* _Written exercise_:
Reproduce each line that includes the word "manifold".

>> start Data extract

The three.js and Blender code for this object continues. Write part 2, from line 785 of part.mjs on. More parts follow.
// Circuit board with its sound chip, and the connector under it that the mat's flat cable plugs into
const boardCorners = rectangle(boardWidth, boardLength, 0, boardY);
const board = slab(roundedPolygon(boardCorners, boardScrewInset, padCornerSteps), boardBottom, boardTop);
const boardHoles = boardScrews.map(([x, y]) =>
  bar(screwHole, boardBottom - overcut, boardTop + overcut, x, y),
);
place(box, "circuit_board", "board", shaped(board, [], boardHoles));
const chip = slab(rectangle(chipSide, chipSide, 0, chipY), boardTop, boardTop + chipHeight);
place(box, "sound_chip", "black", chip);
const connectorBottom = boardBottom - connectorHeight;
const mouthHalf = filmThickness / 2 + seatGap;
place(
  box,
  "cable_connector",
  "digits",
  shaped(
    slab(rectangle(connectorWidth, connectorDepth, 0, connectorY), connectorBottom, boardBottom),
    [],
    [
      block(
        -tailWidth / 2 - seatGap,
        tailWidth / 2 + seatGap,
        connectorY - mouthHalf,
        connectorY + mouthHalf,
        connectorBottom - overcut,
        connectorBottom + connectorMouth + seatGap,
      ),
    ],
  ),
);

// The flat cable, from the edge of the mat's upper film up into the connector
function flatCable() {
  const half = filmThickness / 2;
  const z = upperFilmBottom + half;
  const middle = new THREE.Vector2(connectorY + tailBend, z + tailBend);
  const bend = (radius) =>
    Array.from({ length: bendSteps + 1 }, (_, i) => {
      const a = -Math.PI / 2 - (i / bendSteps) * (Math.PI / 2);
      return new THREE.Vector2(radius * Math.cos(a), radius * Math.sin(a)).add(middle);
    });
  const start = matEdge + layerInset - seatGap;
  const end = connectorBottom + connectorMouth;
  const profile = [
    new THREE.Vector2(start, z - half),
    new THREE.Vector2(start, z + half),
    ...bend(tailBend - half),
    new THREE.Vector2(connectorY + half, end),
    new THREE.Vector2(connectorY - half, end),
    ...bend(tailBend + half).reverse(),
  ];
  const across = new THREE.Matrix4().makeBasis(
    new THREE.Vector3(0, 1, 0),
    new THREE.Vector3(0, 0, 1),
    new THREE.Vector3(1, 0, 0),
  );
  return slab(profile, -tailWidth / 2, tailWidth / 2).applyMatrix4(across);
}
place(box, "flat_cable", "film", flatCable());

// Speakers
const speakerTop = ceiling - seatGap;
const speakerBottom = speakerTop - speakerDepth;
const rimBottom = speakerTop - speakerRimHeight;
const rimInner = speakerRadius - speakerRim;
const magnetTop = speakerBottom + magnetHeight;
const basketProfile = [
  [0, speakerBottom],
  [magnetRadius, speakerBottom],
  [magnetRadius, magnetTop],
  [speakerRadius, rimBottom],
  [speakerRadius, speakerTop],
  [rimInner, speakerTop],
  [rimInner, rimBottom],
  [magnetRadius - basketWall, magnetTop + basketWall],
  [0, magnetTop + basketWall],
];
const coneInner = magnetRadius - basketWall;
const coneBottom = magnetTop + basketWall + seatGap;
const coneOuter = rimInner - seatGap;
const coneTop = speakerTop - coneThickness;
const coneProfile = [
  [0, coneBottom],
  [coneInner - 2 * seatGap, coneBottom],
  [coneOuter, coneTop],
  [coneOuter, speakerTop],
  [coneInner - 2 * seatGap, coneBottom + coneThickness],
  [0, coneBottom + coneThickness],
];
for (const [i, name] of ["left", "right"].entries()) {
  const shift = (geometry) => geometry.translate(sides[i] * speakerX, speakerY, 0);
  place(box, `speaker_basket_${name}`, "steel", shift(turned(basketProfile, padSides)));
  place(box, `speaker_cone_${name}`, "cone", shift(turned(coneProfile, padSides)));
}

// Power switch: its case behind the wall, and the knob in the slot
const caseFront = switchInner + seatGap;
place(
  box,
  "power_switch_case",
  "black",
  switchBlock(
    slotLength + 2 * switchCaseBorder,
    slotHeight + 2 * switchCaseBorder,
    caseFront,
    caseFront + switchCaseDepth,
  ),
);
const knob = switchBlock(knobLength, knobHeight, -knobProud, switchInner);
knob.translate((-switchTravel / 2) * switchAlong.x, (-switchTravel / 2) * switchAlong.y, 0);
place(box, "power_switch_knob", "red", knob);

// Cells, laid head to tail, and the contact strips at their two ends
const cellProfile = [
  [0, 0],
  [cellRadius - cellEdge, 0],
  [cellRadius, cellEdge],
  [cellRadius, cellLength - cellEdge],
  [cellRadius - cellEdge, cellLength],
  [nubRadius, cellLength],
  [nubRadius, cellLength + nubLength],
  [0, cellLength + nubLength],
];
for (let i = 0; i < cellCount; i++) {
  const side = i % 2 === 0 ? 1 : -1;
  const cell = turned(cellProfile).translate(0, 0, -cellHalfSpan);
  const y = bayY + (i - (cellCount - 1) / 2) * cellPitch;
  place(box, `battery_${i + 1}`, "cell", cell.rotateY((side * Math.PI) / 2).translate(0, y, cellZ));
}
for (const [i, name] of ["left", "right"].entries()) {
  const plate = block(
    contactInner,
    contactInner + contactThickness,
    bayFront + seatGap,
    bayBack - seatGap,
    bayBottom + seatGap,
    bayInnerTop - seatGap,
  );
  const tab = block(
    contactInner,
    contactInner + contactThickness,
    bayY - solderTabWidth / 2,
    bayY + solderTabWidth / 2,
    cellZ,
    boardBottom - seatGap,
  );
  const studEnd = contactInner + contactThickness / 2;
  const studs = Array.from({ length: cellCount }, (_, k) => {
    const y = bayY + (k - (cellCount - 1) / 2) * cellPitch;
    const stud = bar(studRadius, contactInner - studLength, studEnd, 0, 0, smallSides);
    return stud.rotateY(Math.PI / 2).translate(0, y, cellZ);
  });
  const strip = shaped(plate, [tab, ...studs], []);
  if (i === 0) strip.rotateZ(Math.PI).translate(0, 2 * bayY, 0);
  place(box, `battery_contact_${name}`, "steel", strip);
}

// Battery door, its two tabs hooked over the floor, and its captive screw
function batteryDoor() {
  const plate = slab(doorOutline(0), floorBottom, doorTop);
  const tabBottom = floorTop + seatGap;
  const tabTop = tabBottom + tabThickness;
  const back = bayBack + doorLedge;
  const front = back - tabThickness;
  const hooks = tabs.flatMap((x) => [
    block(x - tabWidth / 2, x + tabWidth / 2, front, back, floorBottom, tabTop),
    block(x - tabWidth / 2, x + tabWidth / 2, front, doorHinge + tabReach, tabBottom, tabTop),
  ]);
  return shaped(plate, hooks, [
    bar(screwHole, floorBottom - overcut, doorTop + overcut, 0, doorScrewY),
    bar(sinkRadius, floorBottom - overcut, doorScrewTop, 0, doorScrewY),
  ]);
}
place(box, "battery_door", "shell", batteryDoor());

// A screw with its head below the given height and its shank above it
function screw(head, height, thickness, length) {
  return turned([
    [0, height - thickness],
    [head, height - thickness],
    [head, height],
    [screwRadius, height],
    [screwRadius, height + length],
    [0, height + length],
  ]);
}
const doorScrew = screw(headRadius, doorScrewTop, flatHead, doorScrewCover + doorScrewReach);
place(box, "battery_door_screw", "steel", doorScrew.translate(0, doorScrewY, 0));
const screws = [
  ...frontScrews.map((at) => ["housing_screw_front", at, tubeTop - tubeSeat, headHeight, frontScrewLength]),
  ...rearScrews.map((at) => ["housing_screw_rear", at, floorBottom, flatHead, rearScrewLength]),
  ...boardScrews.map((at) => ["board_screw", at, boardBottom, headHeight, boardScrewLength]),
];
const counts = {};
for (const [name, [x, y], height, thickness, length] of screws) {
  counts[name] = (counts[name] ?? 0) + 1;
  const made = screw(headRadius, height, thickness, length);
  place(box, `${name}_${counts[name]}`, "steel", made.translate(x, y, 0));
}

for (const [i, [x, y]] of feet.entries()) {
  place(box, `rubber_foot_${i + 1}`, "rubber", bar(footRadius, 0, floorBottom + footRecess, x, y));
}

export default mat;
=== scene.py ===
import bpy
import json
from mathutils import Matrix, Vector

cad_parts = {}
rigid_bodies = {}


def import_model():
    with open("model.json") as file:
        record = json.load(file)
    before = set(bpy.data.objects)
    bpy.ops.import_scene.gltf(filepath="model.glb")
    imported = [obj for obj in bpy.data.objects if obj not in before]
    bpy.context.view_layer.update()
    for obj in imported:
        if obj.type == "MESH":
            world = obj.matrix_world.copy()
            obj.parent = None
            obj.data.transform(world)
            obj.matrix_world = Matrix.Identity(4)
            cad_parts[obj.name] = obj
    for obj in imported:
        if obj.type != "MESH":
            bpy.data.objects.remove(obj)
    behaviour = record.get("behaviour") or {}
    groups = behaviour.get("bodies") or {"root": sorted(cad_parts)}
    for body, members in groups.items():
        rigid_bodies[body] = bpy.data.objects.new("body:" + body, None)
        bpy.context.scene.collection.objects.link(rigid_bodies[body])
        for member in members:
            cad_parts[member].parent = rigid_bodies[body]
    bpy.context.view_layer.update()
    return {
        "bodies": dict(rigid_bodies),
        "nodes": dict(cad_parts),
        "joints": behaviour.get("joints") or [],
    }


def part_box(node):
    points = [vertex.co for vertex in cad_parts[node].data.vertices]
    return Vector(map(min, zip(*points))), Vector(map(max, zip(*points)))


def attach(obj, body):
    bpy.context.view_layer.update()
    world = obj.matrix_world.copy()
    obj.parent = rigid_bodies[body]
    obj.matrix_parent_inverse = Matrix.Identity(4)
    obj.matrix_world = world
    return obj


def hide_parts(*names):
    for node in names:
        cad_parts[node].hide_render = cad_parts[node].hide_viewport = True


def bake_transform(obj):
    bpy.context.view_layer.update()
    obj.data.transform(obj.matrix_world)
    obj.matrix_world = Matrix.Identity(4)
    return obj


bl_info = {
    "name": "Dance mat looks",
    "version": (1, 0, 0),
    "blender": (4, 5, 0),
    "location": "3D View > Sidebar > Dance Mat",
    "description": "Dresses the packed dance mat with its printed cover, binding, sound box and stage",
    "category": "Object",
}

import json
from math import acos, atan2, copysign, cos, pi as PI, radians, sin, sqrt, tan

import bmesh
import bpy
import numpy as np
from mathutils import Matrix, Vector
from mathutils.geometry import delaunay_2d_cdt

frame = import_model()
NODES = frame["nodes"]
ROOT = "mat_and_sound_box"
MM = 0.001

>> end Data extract
>> start Data extract

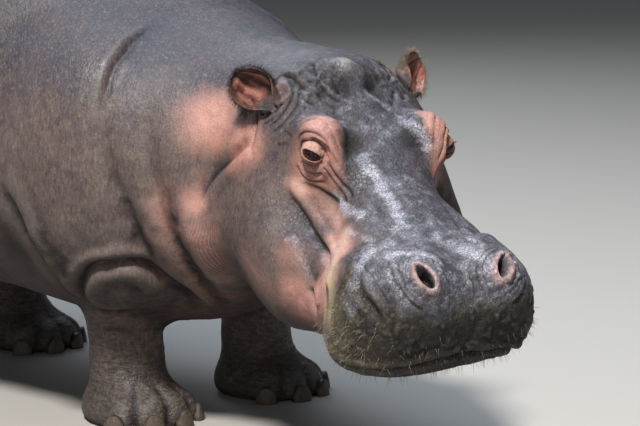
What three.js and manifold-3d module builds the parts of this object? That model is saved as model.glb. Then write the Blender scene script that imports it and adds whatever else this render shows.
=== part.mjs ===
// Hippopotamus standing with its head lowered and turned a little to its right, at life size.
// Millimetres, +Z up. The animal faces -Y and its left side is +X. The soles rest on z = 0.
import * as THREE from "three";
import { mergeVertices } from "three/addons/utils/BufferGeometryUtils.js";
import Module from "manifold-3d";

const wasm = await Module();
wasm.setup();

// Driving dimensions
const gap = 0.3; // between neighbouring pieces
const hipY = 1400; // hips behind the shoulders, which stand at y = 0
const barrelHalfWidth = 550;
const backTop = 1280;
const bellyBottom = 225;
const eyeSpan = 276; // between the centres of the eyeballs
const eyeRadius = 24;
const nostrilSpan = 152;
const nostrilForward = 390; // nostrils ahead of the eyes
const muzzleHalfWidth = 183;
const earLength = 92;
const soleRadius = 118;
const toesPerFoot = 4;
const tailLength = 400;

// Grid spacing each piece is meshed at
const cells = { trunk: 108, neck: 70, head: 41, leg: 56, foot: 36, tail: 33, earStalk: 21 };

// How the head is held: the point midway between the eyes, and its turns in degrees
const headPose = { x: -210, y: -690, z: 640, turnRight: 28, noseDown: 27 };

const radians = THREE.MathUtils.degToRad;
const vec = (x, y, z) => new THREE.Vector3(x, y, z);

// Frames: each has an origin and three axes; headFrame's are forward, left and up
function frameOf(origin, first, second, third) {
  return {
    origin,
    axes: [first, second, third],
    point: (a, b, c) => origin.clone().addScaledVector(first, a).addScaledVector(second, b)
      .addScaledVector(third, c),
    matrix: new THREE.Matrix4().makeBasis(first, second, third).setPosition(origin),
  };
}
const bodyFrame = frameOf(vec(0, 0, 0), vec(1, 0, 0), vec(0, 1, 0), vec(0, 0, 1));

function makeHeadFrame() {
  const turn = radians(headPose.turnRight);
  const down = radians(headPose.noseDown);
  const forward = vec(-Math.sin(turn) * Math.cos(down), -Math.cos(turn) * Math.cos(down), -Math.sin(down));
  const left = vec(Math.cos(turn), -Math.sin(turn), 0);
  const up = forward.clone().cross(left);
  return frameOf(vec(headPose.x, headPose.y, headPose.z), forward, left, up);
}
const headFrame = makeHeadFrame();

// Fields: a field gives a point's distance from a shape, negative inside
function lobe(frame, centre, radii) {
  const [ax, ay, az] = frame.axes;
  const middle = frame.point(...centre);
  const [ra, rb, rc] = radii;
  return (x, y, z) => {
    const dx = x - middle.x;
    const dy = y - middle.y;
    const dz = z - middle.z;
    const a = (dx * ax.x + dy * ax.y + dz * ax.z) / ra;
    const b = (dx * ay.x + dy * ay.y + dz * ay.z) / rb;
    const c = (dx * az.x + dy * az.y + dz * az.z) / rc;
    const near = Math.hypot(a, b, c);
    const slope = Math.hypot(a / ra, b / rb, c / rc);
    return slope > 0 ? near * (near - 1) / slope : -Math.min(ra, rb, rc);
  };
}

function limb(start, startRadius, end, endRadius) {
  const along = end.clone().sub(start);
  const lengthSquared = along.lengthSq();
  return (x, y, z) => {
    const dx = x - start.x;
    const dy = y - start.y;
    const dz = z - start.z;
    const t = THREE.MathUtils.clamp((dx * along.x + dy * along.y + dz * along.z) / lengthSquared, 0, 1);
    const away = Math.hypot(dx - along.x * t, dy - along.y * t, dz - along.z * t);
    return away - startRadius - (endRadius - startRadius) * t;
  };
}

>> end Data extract

* _Output for this task_:
What three.js and manifold-3d module builds the parts of this object? That model is saved as model.glb. Then write the Blender scene script that imports it and adds whatever else this render shows.
import Module from "manifold-3d";